* WHAT TO DO
Begin with the first line of the entries below and reproduce each line exactly, ending with the line that holds "to its form.".

• • • • • • •

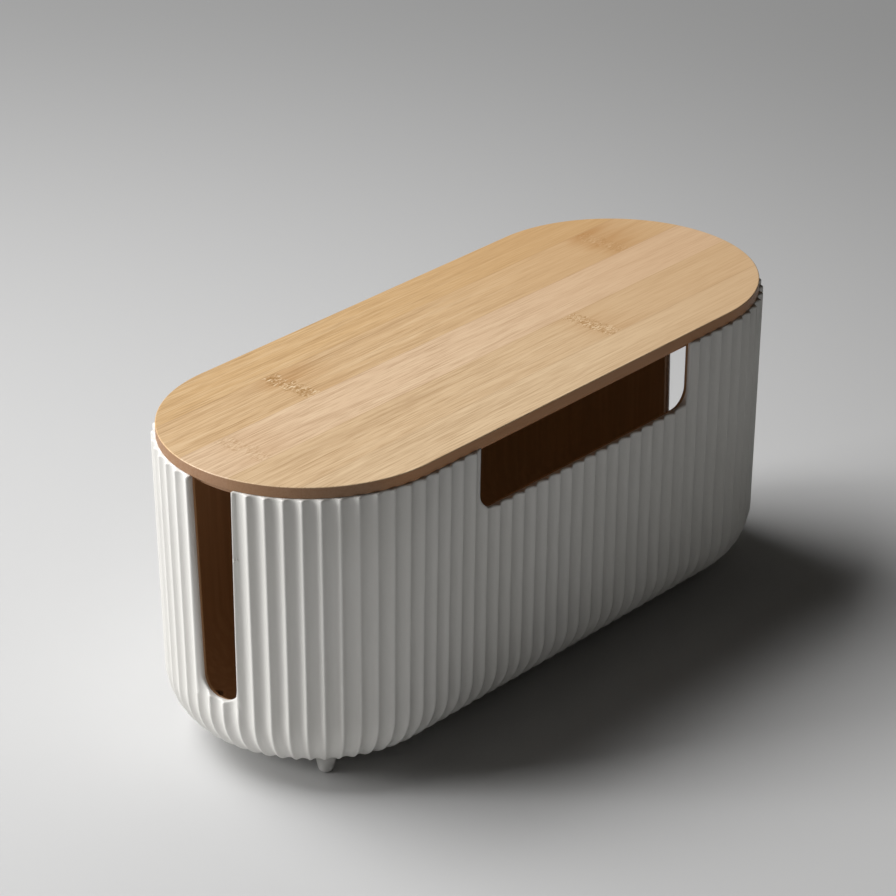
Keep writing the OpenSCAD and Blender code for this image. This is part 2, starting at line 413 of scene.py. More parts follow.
@dataclass
class WallSheet:
    """One face of a cup's wall, made as a flat fluted sheet and bent to its form.

    Attributes:
        form: the form that the sheet is bent to at no depth.
        wall: the columns of the sheet, fluted or plain.
        relief: share of the flutes' depth that the sheet takes.
        depth: how far the sheet lies inside the form.
        edge_round: radius of its open edges.
        hole_margin: width that a hole is cleared beyond its slot.
        turned_in: whether the edges turn inwards, as on an outer face, or out.
        approach_steps: rows of faces between a hole's edge and its slot's outline.
        round_steps: rows of faces round an open edge.
        edge_step: longest edge along a slot's sides.
        outline_tolerance: how near a vertex on a slot's outline lies to it.
    """

    form: CupForm
    wall: Flutes | PlainWall
    relief: float
    depth: float
    edge_round: float
    hole_margin: float
    turned_in: bool
    approach_steps: int = 4
    round_steps: int = 4
    edge_step: float = 1.5 * MM
    outline_tolerance: float = 0.1 * MM
    bm: BMesh = field(default_factory=bmesh.new)
    points: list[EdgePoint] = field(default_factory=list)

    def __post_init__(self) -> None:
        """Gives each vertex a number that names its entry among the points."""
        self.number = self.bm.verts.layers.int.new("edge_point")

    def build(self, slots: Sequence[Slot], wall_rows: Sequence[float], arc_steps: int) -> BMesh:
        """Builds the whole face with its slots and its rounded open edges.

        Args:
            slots: the slots to cut.
            wall_rows: heights of rows that the straight side needs.
            arc_steps: rows round the base corner.

        Returns:
            The bmesh, with its top edge open and its underside open in the middle.
        """
        top = self.form.rim - self.edge_round
        self.bend(self.form.stations([top, *wall_rows], arc_steps))
        for slot in slots:
            self.cut(slot)
        self.aim_rim()
        self.round_edges()
        return self.bm

    def bend(self, stations: Sequence[Station]) -> None:
        """Draws the sheet flat, row by row, and bends it round the form.

        Args:
            stations: the rows of the finished sheet, top first.
        """
        self.wall.draw(self.bm)
        edges = self.bm.edges[:]
        for _ in stations[1:]:
            made = bmesh.ops.extrude_edge_only(self.bm, edges=edges)["geom"]
            verts = {g for g in made if isinstance(g, BMVert)}
            bmesh.ops.translate(self.bm, verts=list(verts), vec=(0, -1, 0))
            edges = [g for g in made if isinstance(g, BMEdge) and set(g.verts) <= verts]
        for vert in self.bm.verts:
            station = stations[round(-vert.co.y)]
            depth = self.depth - vert.co.z * station.relief * self.relief
            vert.co = self.form.plan.place(vert.co.x, *station.at(depth))
        bmesh.ops.remove_doubles(self.bm, verts=self.bm.verts, dist=TOUCHING)

    def cut(self, slot: Slot) -> None:
        """Takes the faces in a slot out and leads the hole's edge to its outline.

        Args:
            slot: the slot to cut.
        """
        clear = slot.grown(self.hole_margin)
        inside = [f for f in self.bm.faces if self.in_hole(f, clear)]
        bmesh.ops.delete(self.bm, geom=inside, context="FACES")
        for edge in self.hole_edges(slot):
            low, high = sorted(v.co.z for v in edge.verts)
            if self.at_rim(high):
                high = self.form.rim
            cuts = math.ceil((high - low) / self.edge_step) - 1
            if cuts > 0:
                bmesh.ops.subdivide_edges(self.bm, edges=[edge], cuts=cuts)
        edges = self.hole_edges(slot)
        for vert in {v for e in edges for v in e.verts}:
            target, inward = slot.nearest(self.reference(vert.co, slot))
            self.aim(vert, EdgePoint(slot, slot.flat(vert.co), target, inward))
        for step in range(1, self.approach_steps + 1):
            edges = self.extend(edges, self.approach(step / self.approach_steps))
        for vert in {v for e in edges for v in e.verts}:
            if self.at_rim(vert.co.z):
                point = self.points[vert[self.number]]
                target, inward = slot.nearest(Vector((point.target.x, self.form.rim)))
                point.target, point.inward = target, inward + Vector((0, 1))

    def aim(self, vert: BMVert, point: EdgePoint) -> None:
        """Gives a vertex on an open edge its target."""
        vert[self.number] = len(self.points)
        self.points.append(point)

    def at_rim(self, height: float) -> bool:
        """Whether a height is that of the sheet's top row."""
        return abs(height - self.form.rim + self.edge_round) < TOUCHING

    def in_hole(self, face: BMFace, clear: Slot) -> bool:
        """Whether a face lies in a slot's hole, which has upright sides.

        Args:
            face: a face of the sheet.
            clear: the slot, grown by the margin of the hole.

        Returns:
            True if it does.
        """
        middle = face.calc_center_median()
        if middle.z < clear.foot or not clear.faces(middle, self.form):
            return False
        nearest = min(abs(self.reference(v.co, clear).x - clear.centre) for v in face.verts)
        return nearest < clear.half_width

    def hole_edges(self, slot: Slot) -> list[BMEdge]:
        """The open edges on a slot's side, without the rim beside it."""
        found = [e for e in self.top_edges() if slot.faces(e.verts[0].co, self.form)]
        return [e for e in found if not all(self.at_rim(v.co.z) for v in e.verts)]

    def reference(self, point: Vector, slot: Slot) -> Vector:
        """A point's place in the plane of a slot's side, moved out to no depth.

        Args:
            point: a point on the sheet.
            slot: the slot.

        Returns:
            Its coordinates in that plane.
        """
        flat = slot.flat(point)
        if slot.side is not Side.FRONT:
            turn = math.atan2(point.y, abs(point.x) - self.form.plan.half_straight)
            flat.x = self.form.out_at(point.z) * math.sin(turn)
        return flat

    def surface(self, slot: Slot, flat: Vector, drop: float) -> Vector:
        """Point on the sheet, or below it, behind a place in the plane of a side.

        Args:
            slot: the slot on that side.
            flat: the place in the plane.
            drop: distance below the sheet.

        Returns:
            The point in the row frame.
        """
        out = self.form.out_at(flat.y)
        along = slot.along(flat.x, out - self.depth, self.form.plan)
        depth = self.depth + self.wall.depth_at(along) * self.relief + drop
        along = slot.along(flat.x, out - depth, self.form.plan)
        return self.form.plan.place(along, out - depth, flat.y)

    def approach(self, share: float) -> Callable[[EdgePoint], Vector]:
        """Leads a hole's edge a share of the way to the outline.

        Args:
            share: the share, from 0 to 1.

        Returns:
            A function that gives a vertex's new place.
        """

        def placed(point: EdgePoint) -> Vector:
            """Place between where the vertex comes from and where it is going."""
            end = point.target - point.inward * self.edge_round
            return self.surface(point.slot, point.start.lerp(end, share), 0)

        return placed

    def rounding(self, angle: float) -> Callable[[EdgePoint], Vector]:
        """Leads an open edge round its edge radius.

        Args:
            angle: how far it has turned.

        Returns:
            A function that gives a vertex's new place.
        """
        back = self.edge_round * (1 - math.sin(angle))
        drop = self.edge_round * (1 - math.cos(angle))
        drop = drop if self.turned_in else -drop

        def placed(point: EdgePoint) -> Vector:
            """Place on the rounding, at this angle.

            Args:
                point: where the vertex is going.

            Returns:
                The point in the row frame.
            """
            flat = point.target - point.inward * back
            if point.slot:
                return self.surface(point.slot, flat, drop)
            depth = self.depth + self.wall.depth_at(flat.x) * self.relief + drop
            return self.form.plan.place(flat.x, self.form.out_at(flat.y) - depth, flat.y)

        return placed

    def aim_rim(self) -> None:
        """Gives every vertex on the rim its target."""
        for vert in {v for e in self.top_edges() for v in e.verts}:
            if self.at_rim(vert.co.z) and not self.is_slot_edge(vert):
                target = Vector((self.form.plan.along(vert.co), self.form.rim))
                self.aim(vert, EdgePoint(None, target, target, Vector((0, 1))))

    def is_slot_edge(self, vert: BMVert) -> bool:
        """Whether a vertex lies on the outline of its slot, grown by the edge radius.

        Args:
            vert: a vertex on an open edge.

        Returns:
            True if it does.
        """
        point = self.points[vert[self.number]]
        if not point.slot.faces(vert.co, self.form):
            return False
        end = point.target - point.inward * self.edge_round
        return (point.slot.flat(vert.co) - end).length < self.outline_tolerance

    def top_edges(self) -> list[BMEdge]:
        """The open edges above the base corner."""
        foot = self.form.wall_foot
        return [e for e in self.bm.edges if e.is_boundary and e.verts[0].co.z > foot]

    def round_edges(self) -> None:
        """Rounds the rim and the slots' edges together."""
        edges = self.top_edges()
        for step in range(1, self.round_steps + 1):
            angle = step / self.round_steps * math.pi / 2
            edges = self.extend(edges, self.rounding(angle))

    def extend(self, edges: list[BMEdge], placed: Callable[[EdgePoint], Vector]) -> list[BMEdge]:
        """Extrudes open edges once and puts the new vertices in place.

        Args:
            edges: a chain of open edges.
            placed: gives a vertex's new place.

        Returns:
            The new chain of open edges.
        """
        made = bmesh.ops.extrude_edge_only(self.bm, edges=edges)["geom"]
        verts = {g for g in made if isinstance(g, BMVert)}
        for vert in verts:
            vert.co = placed(self.points[vert[self.number]])
        return [g for g in made if isinstance(g, BMEdge) and set(g.verts) <= verts]


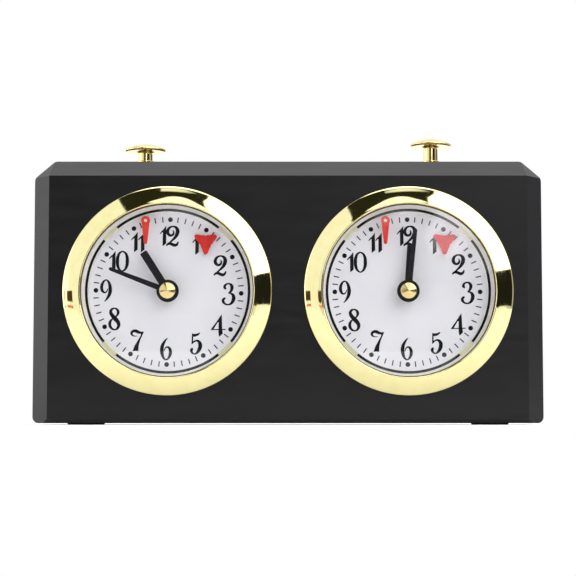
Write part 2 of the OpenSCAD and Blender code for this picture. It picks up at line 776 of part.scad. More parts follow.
case_shell();
back_cover();
back_cover_screws();
feet();
bezel(LEFT);  // left_bezel
bezel(RIGHT);  // right_bezel
crystals();
dial(LEFT);  // left_dial
dial(RIGHT);  // right_dial
dial_rings();
flag_pins();
button_bushes();
front_plates();
back_plates();
plate_pillars();
movement_screws();
mainsprings();
hairsprings();
rocker_bracket();
rocker_pin();
rocker();
brake_wires();
button(LEFT);  // left_button
minute_hand(LEFT);  // left_minute_hand
hand_nut(LEFT);  // left_hand_nut
hour_hand(LEFT);  // left_hour_hand
hour_wheel(LEFT);  // left_hour_wheel
centre_arbor(LEFT);  // left_centre_arbor
minute_wheel(LEFT);  // left_minute_wheel
setting_knob(LEFT);  // left_setting_knob
flag(LEFT);  // left_flag
tick_rotor(LEFT);  // left_tick_rotor
winding_key(LEFT);  // left_winding_key
mainspring_arbor(LEFT);  // left_mainspring_arbor
great_wheel(LEFT);  // left_great_wheel
centre_wheel(LEFT);  // left_centre_wheel
third_wheel(LEFT);  // left_third_wheel
fourth_wheel(LEFT);  // left_fourth_wheel
escape_wheel(LEFT);  // left_escape_wheel
pallet_lever(LEFT);  // left_pallet_lever
balance_wheel(LEFT);  // left_balance_wheel
button(RIGHT);  // right_button
minute_hand(RIGHT);  // right_minute_hand
hand_nut(RIGHT);  // right_hand_nut
hour_hand(RIGHT);  // right_hour_hand
hour_wheel(RIGHT);  // right_hour_wheel
centre_arbor(RIGHT);  // right_centre_arbor
minute_wheel(RIGHT);  // right_minute_wheel
setting_knob(RIGHT);  // right_setting_knob
flag(RIGHT);  // right_flag
tick_rotor(RIGHT);  // right_tick_rotor
winding_key(RIGHT);  // right_winding_key
mainspring_arbor(RIGHT);  // right_mainspring_arbor
great_wheel(RIGHT);  // right_great_wheel
centre_wheel(RIGHT);  // right_centre_wheel
third_wheel(RIGHT);  // right_third_wheel
fourth_wheel(RIGHT);  // right_fourth_wheel
escape_wheel(RIGHT);  // right_escape_wheel
pallet_lever(RIGHT);  // right_pallet_lever
balance_wheel(RIGHT);  // right_balance_wheel
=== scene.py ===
"""A mechanical chess clock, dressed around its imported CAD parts.

The turned pieces that show, such as the bezels, crystals and buttons, are remade here with smooth profiles,
and the dials get their print. The other CAD nodes keep their shape and get a finish of their own, and those
that show from outside get softened edges. Metres, +Z up, the dials face -Y. The pieces are drawn in
millimetres. A dial's own frame has x to the right, y up and z towards the viewer.
"""
import json
import math

import bmesh
import bpy
from mathutils import Matrix, Vector


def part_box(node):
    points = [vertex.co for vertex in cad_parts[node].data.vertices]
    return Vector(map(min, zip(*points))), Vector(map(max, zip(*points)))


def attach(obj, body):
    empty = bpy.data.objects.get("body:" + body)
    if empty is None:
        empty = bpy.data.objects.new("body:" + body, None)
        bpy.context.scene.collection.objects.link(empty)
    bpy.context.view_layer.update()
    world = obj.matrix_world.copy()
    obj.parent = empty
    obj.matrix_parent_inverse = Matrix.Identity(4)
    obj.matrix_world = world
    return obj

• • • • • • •

* RESULT FOR THIS EXERCISE
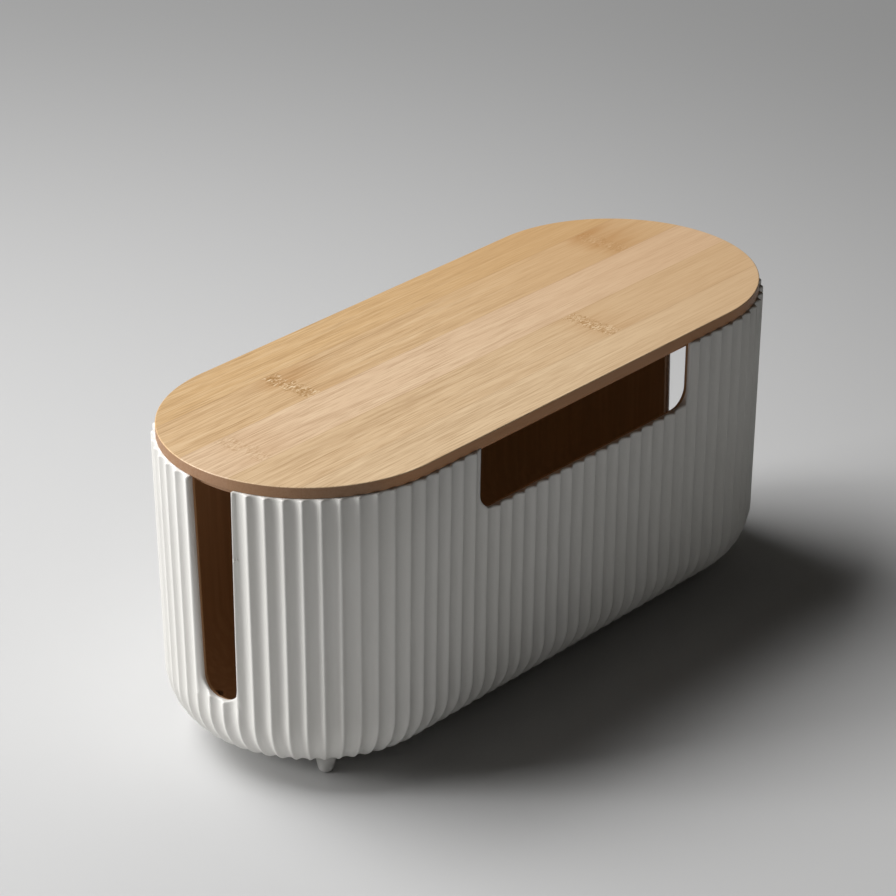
Keep writing the OpenSCAD and Blender code for this image. This is part 2, starting at line 413 of scene.py. More parts follow.
@dataclass
class WallSheet:
    """One face of a cup's wall, made as a flat fluted sheet and bent to its form.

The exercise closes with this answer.